43-45. The conjunction for links the parable with vss. 41-42. A transposition of the clauses in vs. 43 would have made for a better connection. A bad man cannot utter a good precept. In Matthew's Sermon on the Mount, the sayings (Matthew 7:16-18) enforce the warning against false prophets. Vs. 45 has a parallel only in another Matthaean version (Matthew 12:33-35). Heart in Semitic anatomy was the seat of the intellect. In view of the final clause of the generalization, produces good must mean "utters good words," but Luke's context justifies a wider reference: Character makes the man!
7. PARABLE OF THE Two HOUSES (6:46-49=Matthew 7:21, 24-27)
46. A saying that is pregnant with pathos in Luke's version, but impersonal in Matthew's. Lord originally meant no more than "sir" or "master," but would be filled with much richer content by readers of the Gospel. All MSS support the double form of address.

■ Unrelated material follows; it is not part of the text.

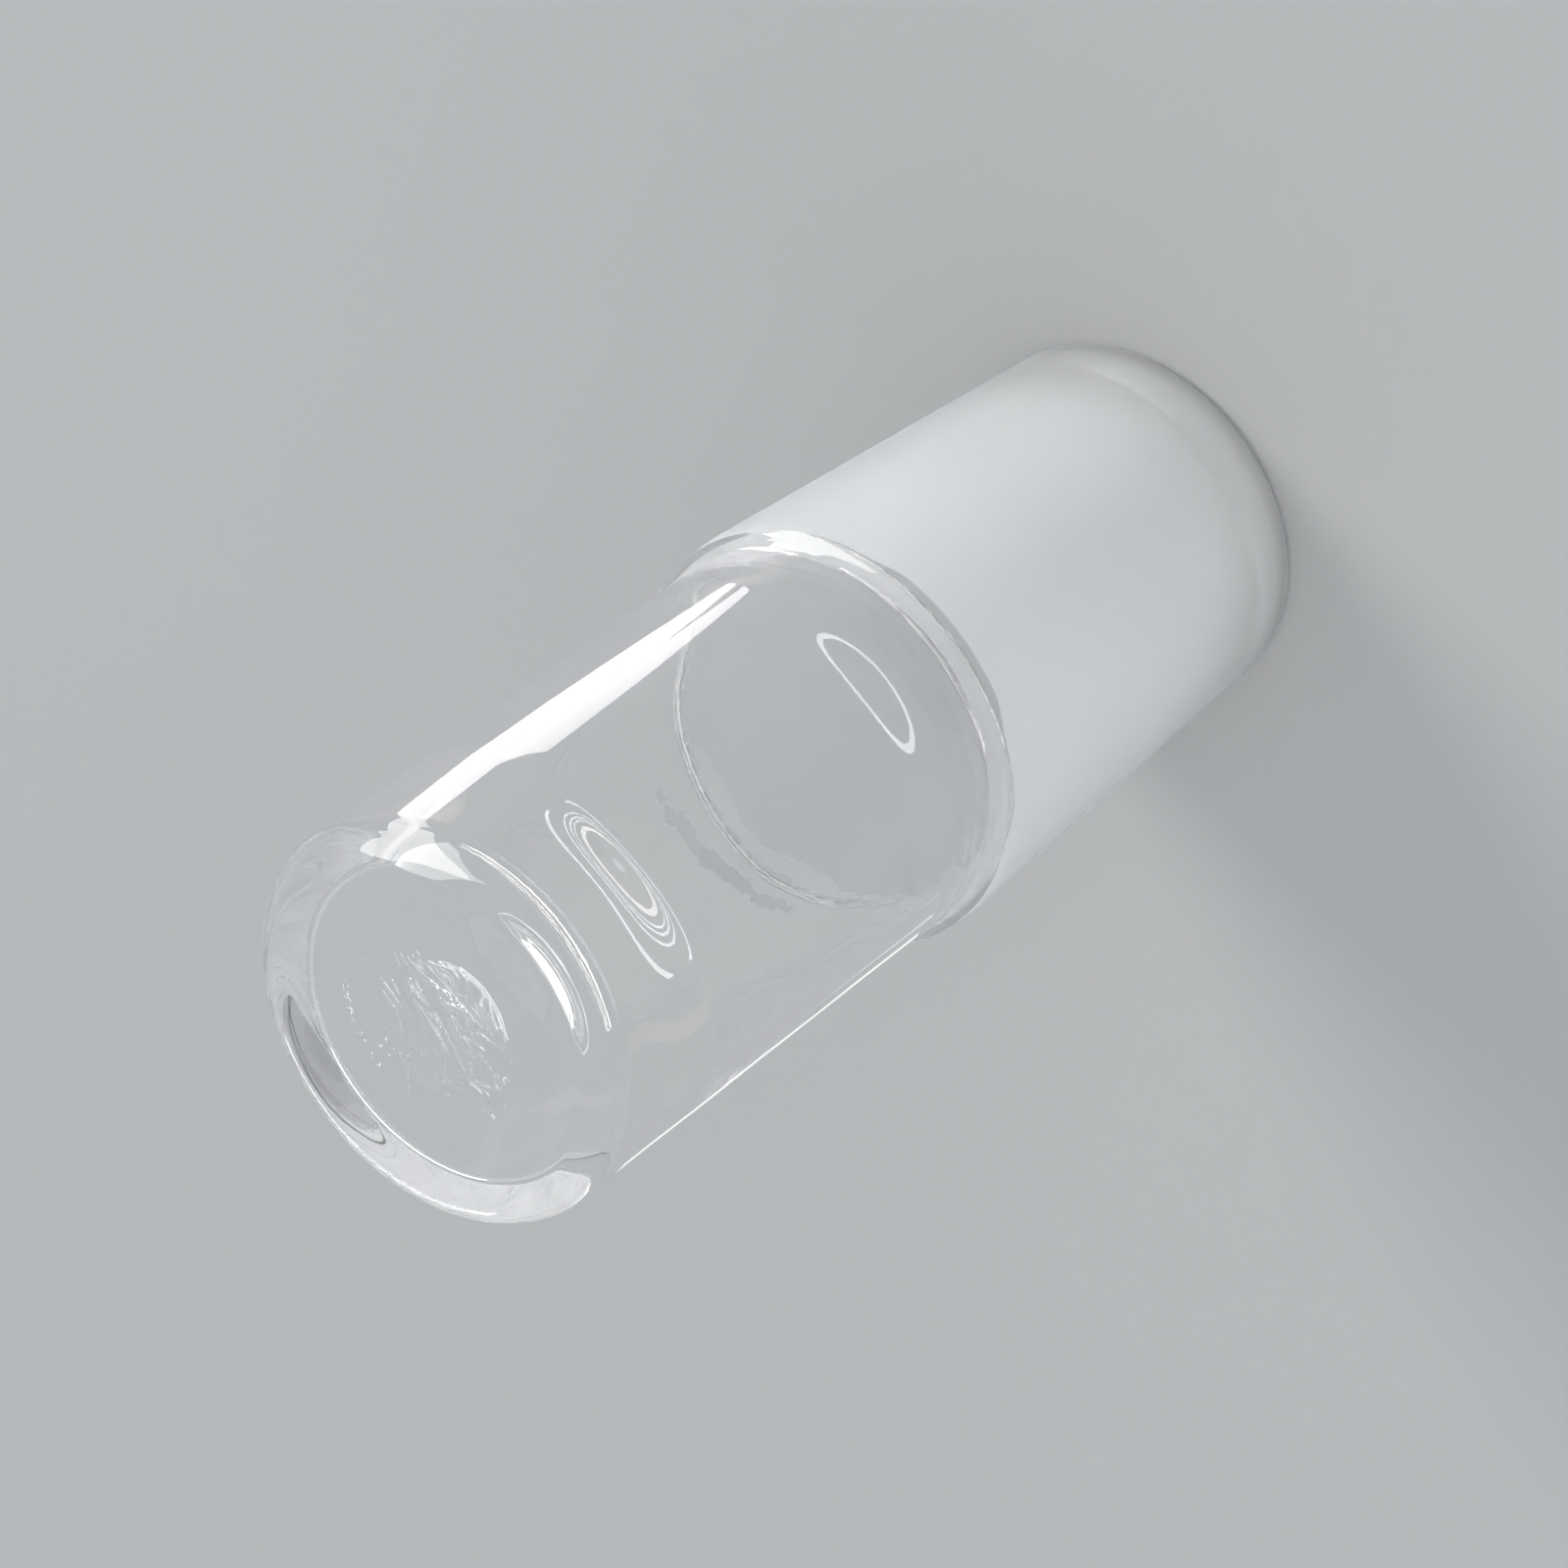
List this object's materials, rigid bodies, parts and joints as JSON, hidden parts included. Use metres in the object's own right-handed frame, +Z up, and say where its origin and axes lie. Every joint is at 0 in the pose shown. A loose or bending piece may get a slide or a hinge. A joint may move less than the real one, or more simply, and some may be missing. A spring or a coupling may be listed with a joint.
{
  "type": "glass stopper",
  "caption": "Hollow glass stopper for a standard ground joint: frosted tapered cone, open at its small end, under a clear tubular handle with a flat closed head.",
  "frame": {"origin": "centre of the open rim of the small end, which the stopper stands on", "axes": "+Z up the axis of the stopper, from the small end of the ground cone to the head; X and Y are any two directions square to it"},
  "size_m": [0.024, 0.024, 0.0625],
  "materials": {
    "glass": "clear and fire-polished on the handle and inside, fine ground white on the outside of the cone"
  },
  "bodies": {
    "root": {"stopper": "glass"}
  },
  "joints": []
}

47-49. The one house had a foundation upon rock, the other was built ... on the ground, and the disaster was due to a flooded river. More typically Palestinian topography and climate are reflected in Matthew's version, where one house was built on rock and the other on sand, and the disaster was caused by the impact of winter storms. Luke may have edited the original to stress the importance of good construction rather than the selection of a good site. Because it had been well built is the better attested reading. A similar parable has been preserved in rabbinical tradition: "To whom can we compare a man who has studied diligently in the Law and has many good works? To a man who has laid a foundation of stones and built upon them with unbaked bricks. Even if great floods come and wash against them, the stones will not be dislodged. And to whom can we compare a man who has studied the Law but has no good works? To a man who has built first with bricks and then with stones. Even a little water will cause the stones to tumble at once" (Aboth R. Nathan 24).